§ Exercise inputs
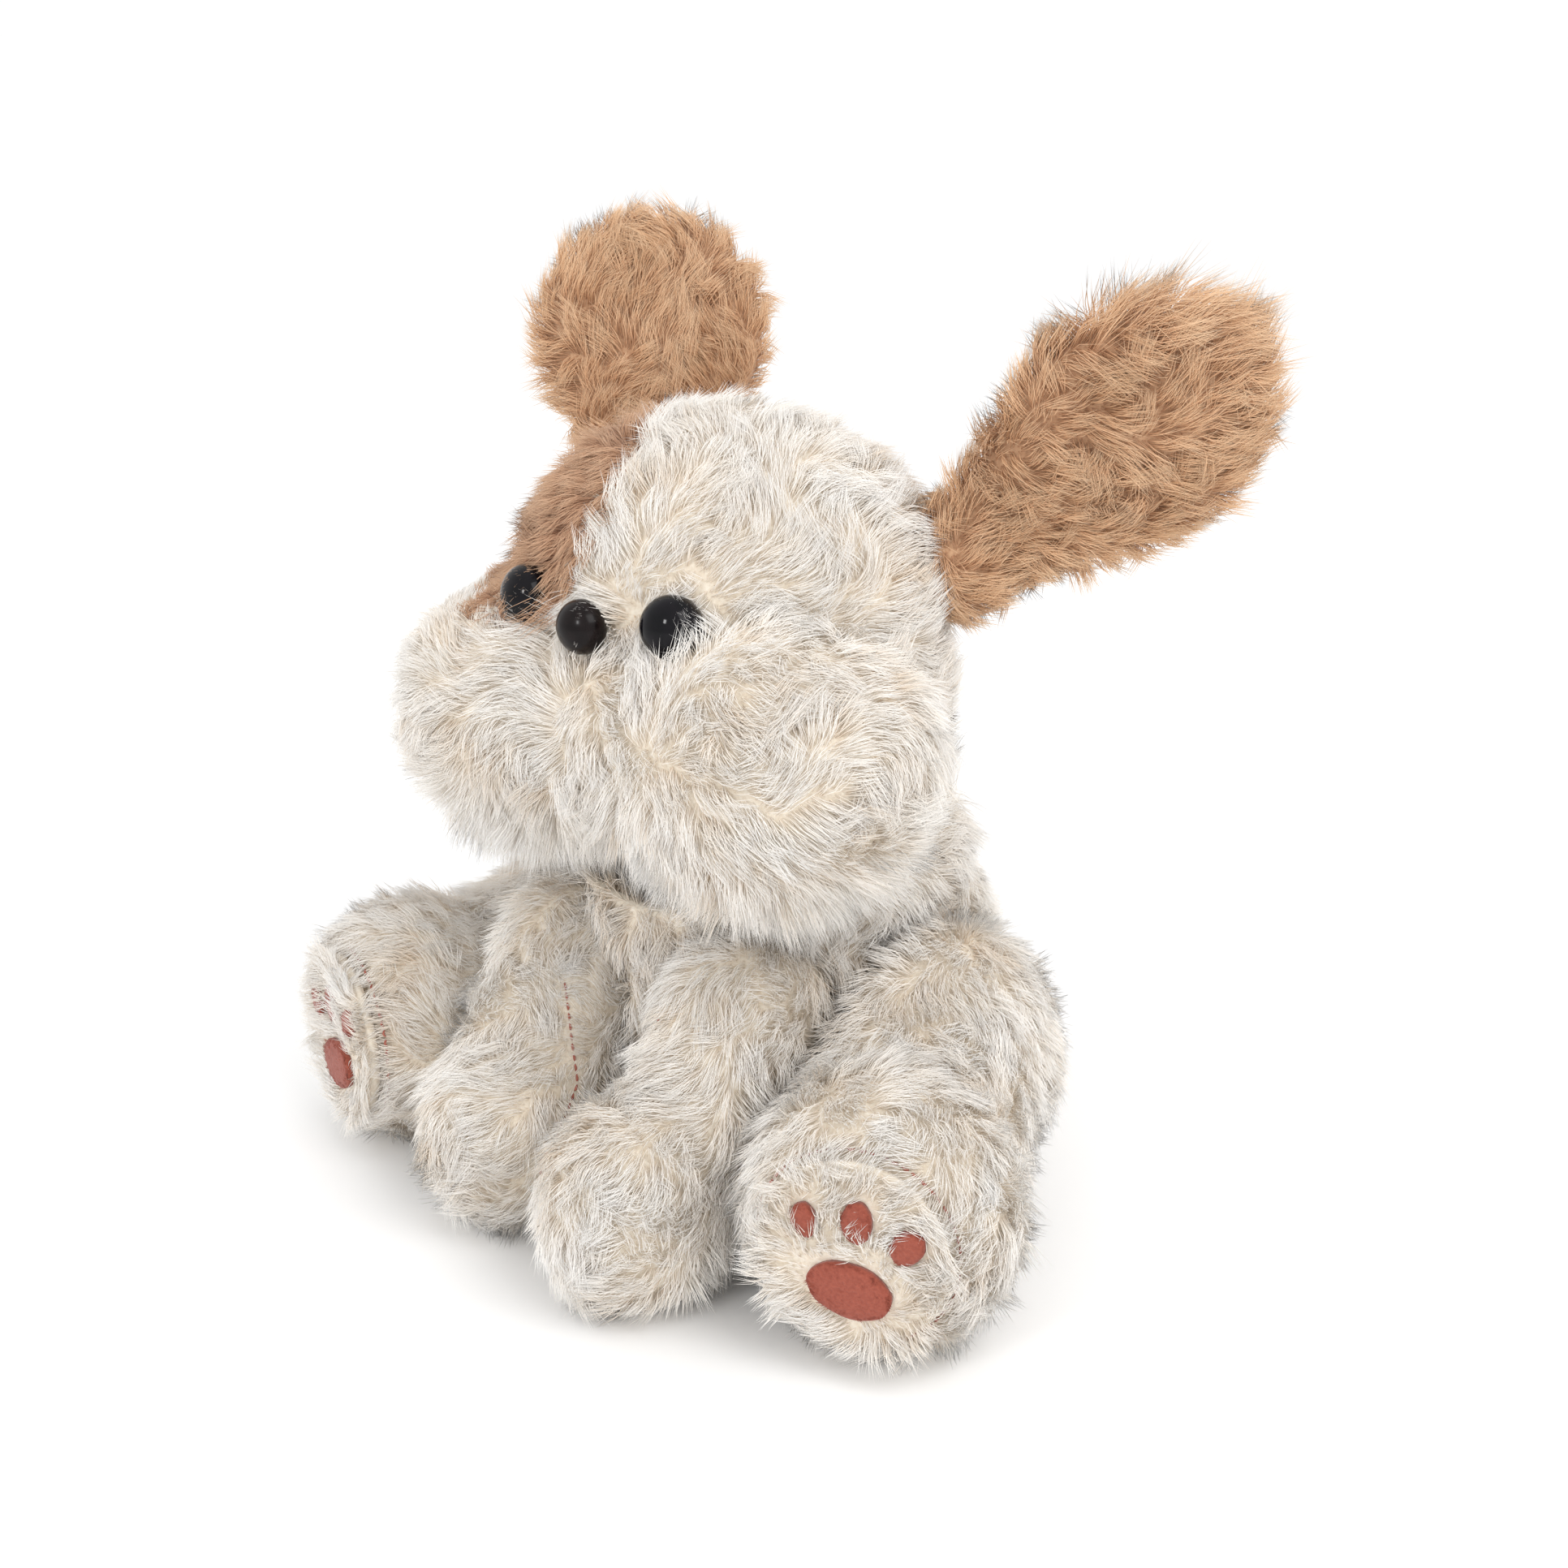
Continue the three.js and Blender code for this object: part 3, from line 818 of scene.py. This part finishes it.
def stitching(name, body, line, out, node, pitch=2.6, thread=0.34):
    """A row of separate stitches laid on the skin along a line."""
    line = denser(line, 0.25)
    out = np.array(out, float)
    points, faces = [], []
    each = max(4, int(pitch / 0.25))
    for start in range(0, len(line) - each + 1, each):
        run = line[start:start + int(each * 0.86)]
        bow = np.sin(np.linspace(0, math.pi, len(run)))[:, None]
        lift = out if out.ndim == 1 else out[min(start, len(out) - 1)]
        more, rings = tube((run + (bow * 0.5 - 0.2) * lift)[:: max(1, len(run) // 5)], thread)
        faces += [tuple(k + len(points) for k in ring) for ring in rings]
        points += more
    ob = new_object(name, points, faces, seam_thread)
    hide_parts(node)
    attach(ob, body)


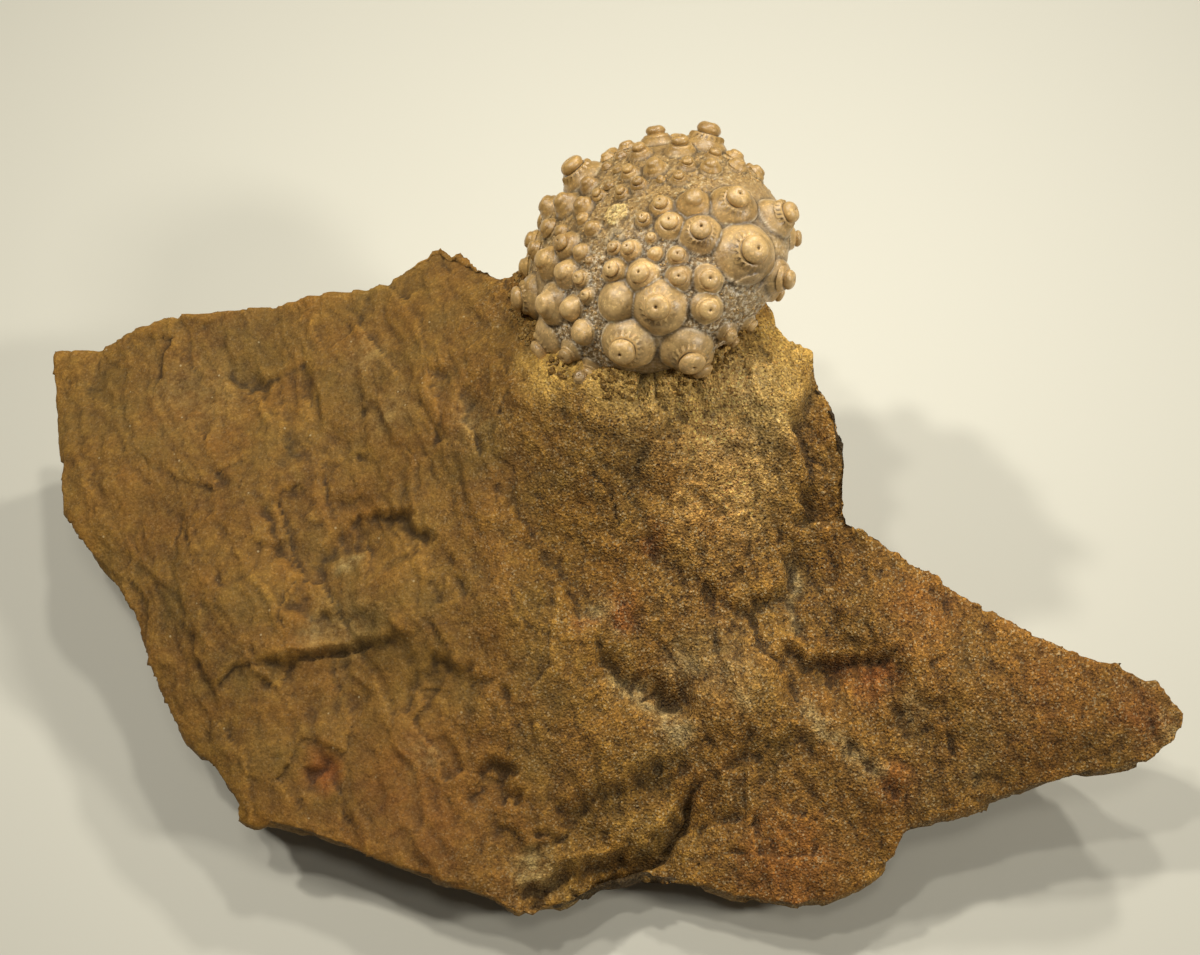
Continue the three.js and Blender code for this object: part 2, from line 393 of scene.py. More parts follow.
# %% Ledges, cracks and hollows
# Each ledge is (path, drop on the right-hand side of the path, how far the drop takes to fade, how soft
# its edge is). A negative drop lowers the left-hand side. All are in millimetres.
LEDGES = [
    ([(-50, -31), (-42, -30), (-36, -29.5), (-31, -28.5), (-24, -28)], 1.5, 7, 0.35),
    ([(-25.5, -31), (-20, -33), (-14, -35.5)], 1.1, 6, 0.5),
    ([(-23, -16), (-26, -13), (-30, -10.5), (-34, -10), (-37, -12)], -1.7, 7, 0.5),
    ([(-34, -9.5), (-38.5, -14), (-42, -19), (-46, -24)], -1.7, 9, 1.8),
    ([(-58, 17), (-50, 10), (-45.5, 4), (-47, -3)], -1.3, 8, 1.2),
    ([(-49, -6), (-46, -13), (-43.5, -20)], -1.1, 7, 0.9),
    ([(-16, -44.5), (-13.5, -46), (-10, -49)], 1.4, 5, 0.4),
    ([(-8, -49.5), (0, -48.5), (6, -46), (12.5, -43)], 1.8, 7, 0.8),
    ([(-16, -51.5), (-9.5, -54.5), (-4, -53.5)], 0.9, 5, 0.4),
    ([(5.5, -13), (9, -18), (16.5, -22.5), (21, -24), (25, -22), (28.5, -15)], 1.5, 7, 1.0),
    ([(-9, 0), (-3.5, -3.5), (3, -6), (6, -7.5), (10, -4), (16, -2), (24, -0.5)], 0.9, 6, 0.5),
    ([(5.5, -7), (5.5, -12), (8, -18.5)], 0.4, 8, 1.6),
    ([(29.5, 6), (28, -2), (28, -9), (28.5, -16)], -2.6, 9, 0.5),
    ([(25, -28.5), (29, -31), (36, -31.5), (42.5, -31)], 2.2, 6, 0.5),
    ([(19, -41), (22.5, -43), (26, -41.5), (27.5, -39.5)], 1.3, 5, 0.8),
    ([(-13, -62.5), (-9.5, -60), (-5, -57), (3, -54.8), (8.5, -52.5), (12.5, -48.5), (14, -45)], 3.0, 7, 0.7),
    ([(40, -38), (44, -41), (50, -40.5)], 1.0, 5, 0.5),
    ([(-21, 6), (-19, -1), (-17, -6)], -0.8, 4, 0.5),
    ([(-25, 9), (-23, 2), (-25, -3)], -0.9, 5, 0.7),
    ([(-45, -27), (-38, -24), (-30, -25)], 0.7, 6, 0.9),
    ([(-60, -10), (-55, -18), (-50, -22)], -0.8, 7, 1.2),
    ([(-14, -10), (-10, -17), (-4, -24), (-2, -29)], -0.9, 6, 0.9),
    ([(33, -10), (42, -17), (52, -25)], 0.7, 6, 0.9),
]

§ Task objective
Return the whole listing exactly.

§ Solution for this exercise
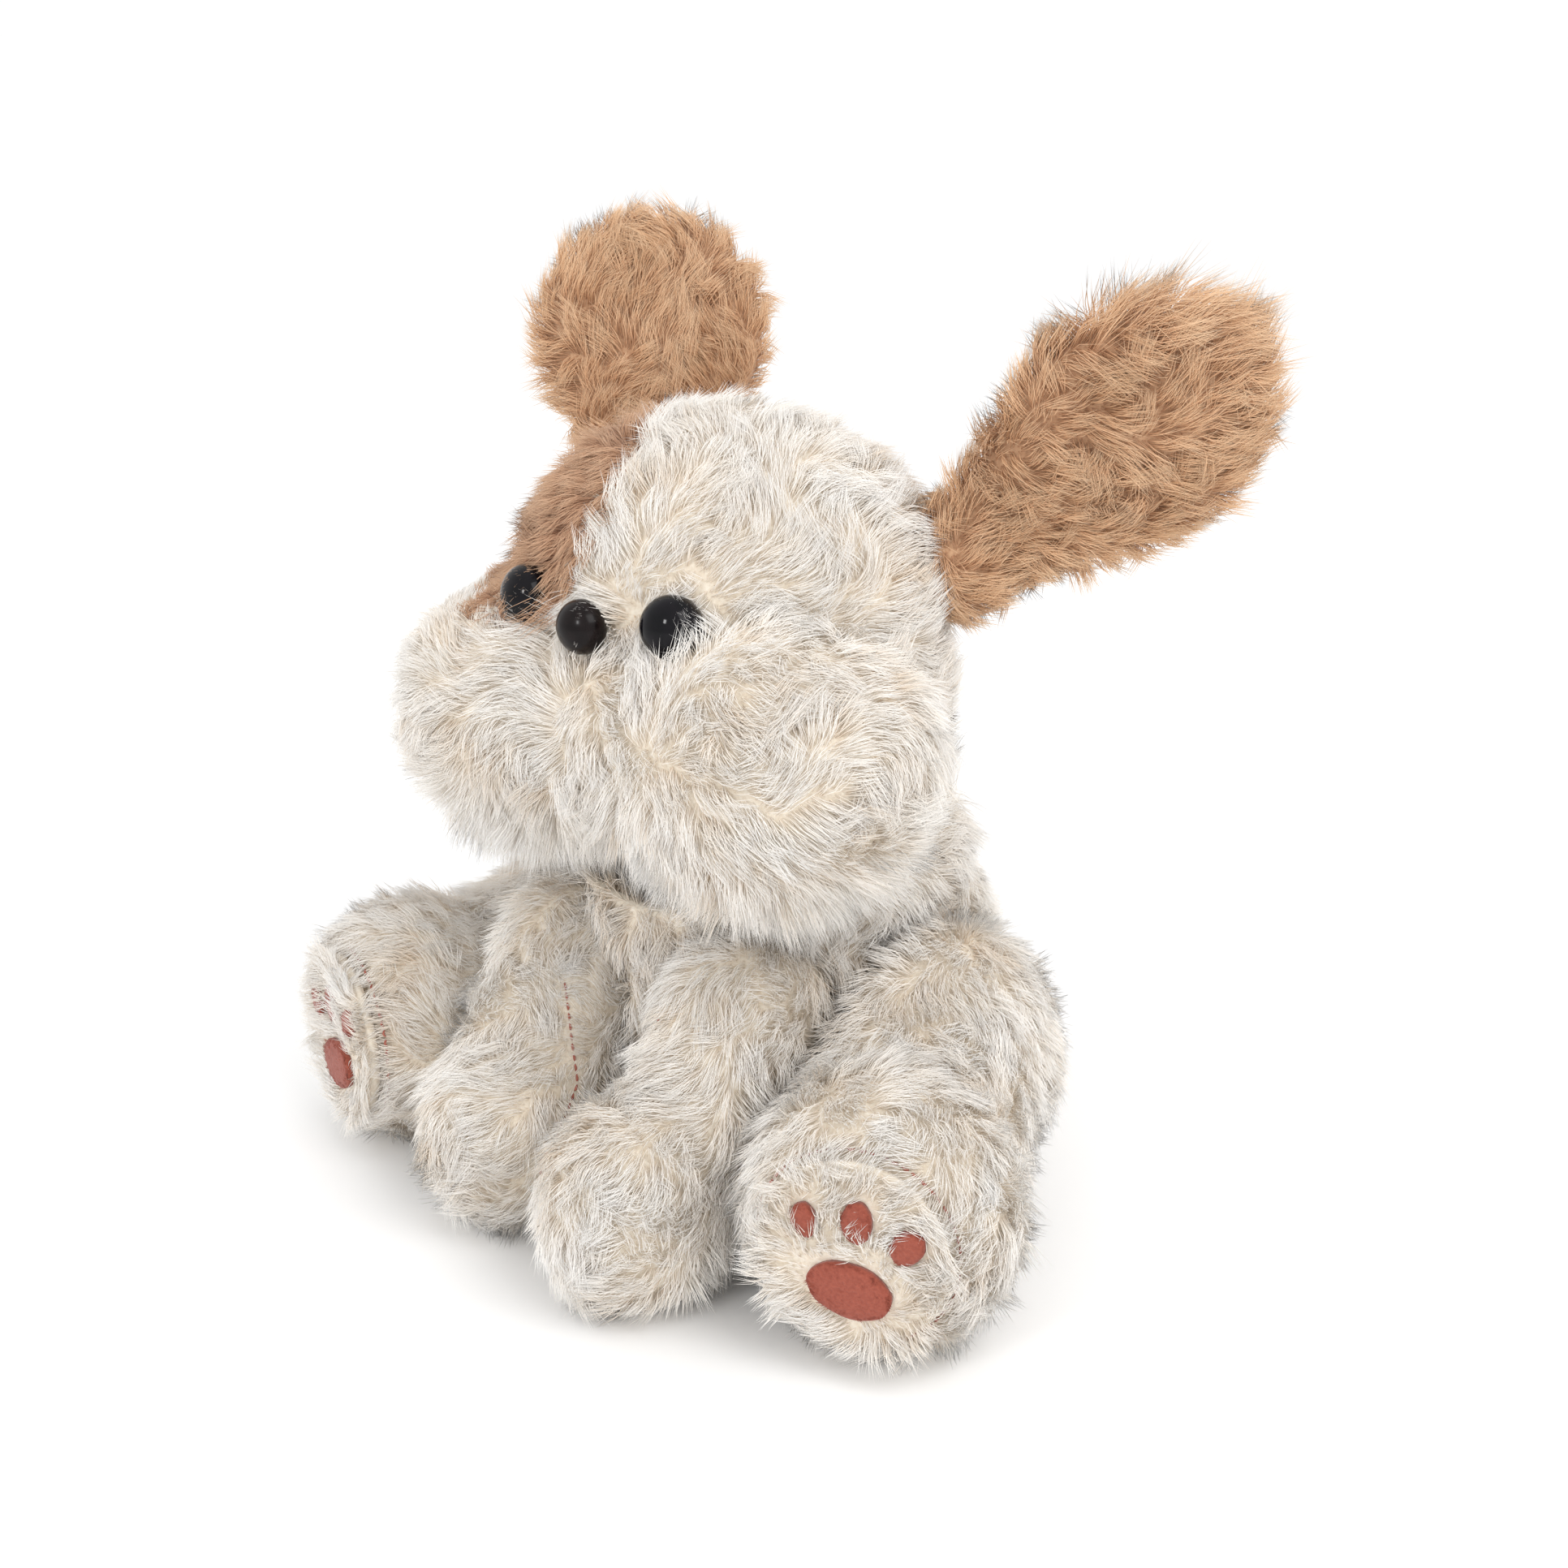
Continue the three.js and Blender code for this object: part 3, from line 818 of scene.py. This part finishes it.
def stitching(name, body, line, out, node, pitch=2.6, thread=0.34):
    """A row of separate stitches laid on the skin along a line."""
    line = denser(line, 0.25)
    out = np.array(out, float)
    points, faces = [], []
    each = max(4, int(pitch / 0.25))
    for start in range(0, len(line) - each + 1, each):
        run = line[start:start + int(each * 0.86)]
        bow = np.sin(np.linspace(0, math.pi, len(run)))[:, None]
        lift = out if out.ndim == 1 else out[min(start, len(out) - 1)]
        more, rings = tube((run + (bow * 0.5 - 0.2) * lift)[:: max(1, len(run) // 5)], thread)
        faces += [tuple(k + len(points) for k in ring) for ring in rings]
        points += more
    ob = new_object(name, points, faces, seam_thread)
    hide_parts(node)
    attach(ob, body)


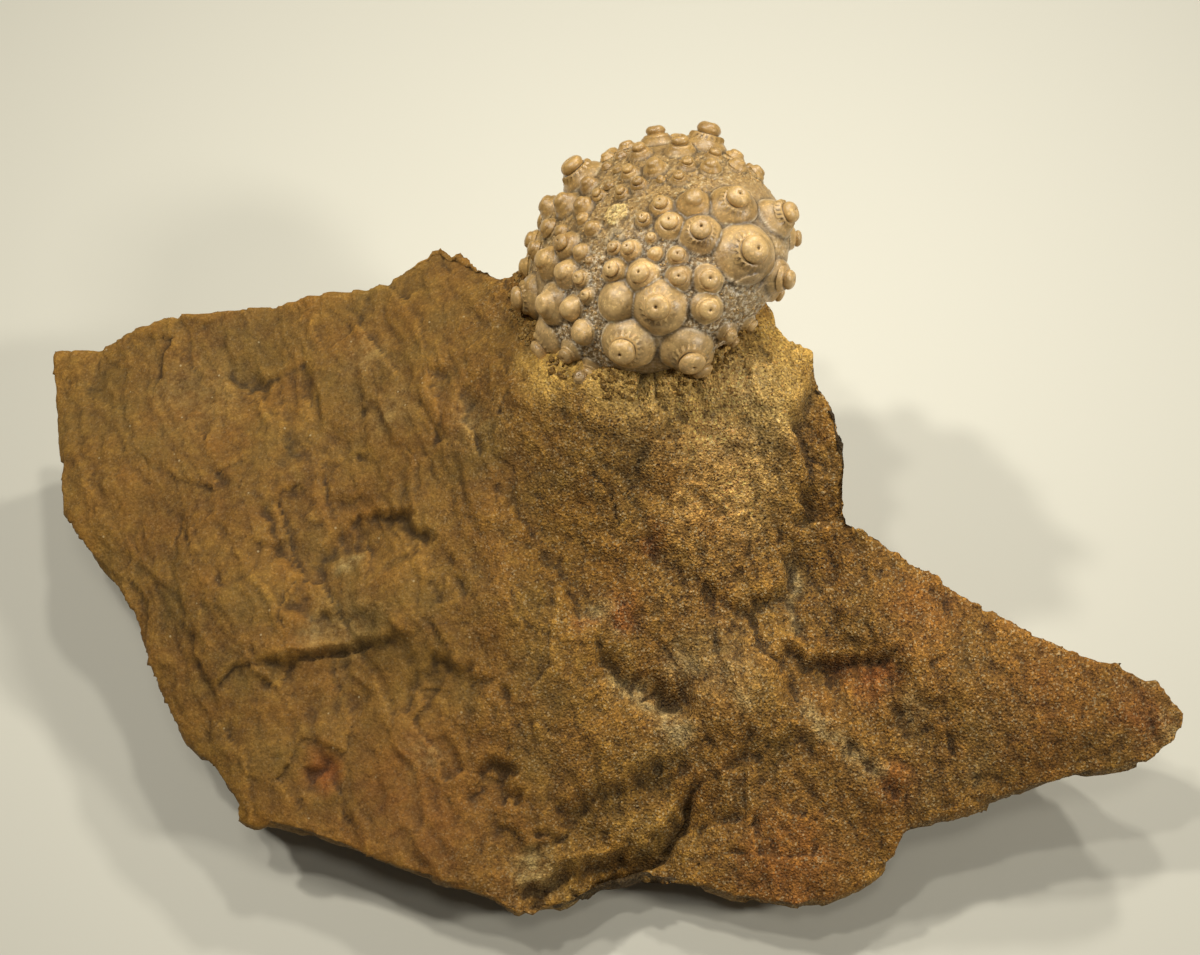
Continue the three.js and Blender code for this object: part 2, from line 393 of scene.py. More parts follow.
# %% Ledges, cracks and hollows
# Each ledge is (path, drop on the right-hand side of the path, how far the drop takes to fade, how soft
# its edge is). A negative drop lowers the left-hand side. All are in millimetres.
LEDGES = [
    ([(-50, -31), (-42, -30), (-36, -29.5), (-31, -28.5), (-24, -28)], 1.5, 7, 0.35),
    ([(-25.5, -31), (-20, -33), (-14, -35.5)], 1.1, 6, 0.5),
    ([(-23, -16), (-26, -13), (-30, -10.5), (-34, -10), (-37, -12)], -1.7, 7, 0.5),
    ([(-34, -9.5), (-38.5, -14), (-42, -19), (-46, -24)], -1.7, 9, 1.8),
    ([(-58, 17), (-50, 10), (-45.5, 4), (-47, -3)], -1.3, 8, 1.2),
    ([(-49, -6), (-46, -13), (-43.5, -20)], -1.1, 7, 0.9),
    ([(-16, -44.5), (-13.5, -46), (-10, -49)], 1.4, 5, 0.4),
    ([(-8, -49.5), (0, -48.5), (6, -46), (12.5, -43)], 1.8, 7, 0.8),
    ([(-16, -51.5), (-9.5, -54.5), (-4, -53.5)], 0.9, 5, 0.4),
    ([(5.5, -13), (9, -18), (16.5, -22.5), (21, -24), (25, -22), (28.5, -15)], 1.5, 7, 1.0),
    ([(-9, 0), (-3.5, -3.5), (3, -6), (6, -7.5), (10, -4), (16, -2), (24, -0.5)], 0.9, 6, 0.5),
    ([(5.5, -7), (5.5, -12), (8, -18.5)], 0.4, 8, 1.6),
    ([(29.5, 6), (28, -2), (28, -9), (28.5, -16)], -2.6, 9, 0.5),
    ([(25, -28.5), (29, -31), (36, -31.5), (42.5, -31)], 2.2, 6, 0.5),
    ([(19, -41), (22.5, -43), (26, -41.5), (27.5, -39.5)], 1.3, 5, 0.8),
    ([(-13, -62.5), (-9.5, -60), (-5, -57), (3, -54.8), (8.5, -52.5), (12.5, -48.5), (14, -45)], 3.0, 7, 0.7),
    ([(40, -38), (44, -41), (50, -40.5)], 1.0, 5, 0.5),
    ([(-21, 6), (-19, -1), (-17, -6)], -0.8, 4, 0.5),
    ([(-25, 9), (-23, 2), (-25, -3)], -0.9, 5, 0.7),
    ([(-45, -27), (-38, -24), (-30, -25)], 0.7, 6, 0.9),
    ([(-60, -10), (-55, -18), (-50, -22)], -0.8, 7, 1.2),
    ([(-14, -10), (-10, -17), (-4, -24), (-2, -29)], -0.9, 6, 0.9),
    ([(33, -10), (42, -17), (52, -25)], 0.7, 6, 0.9),
]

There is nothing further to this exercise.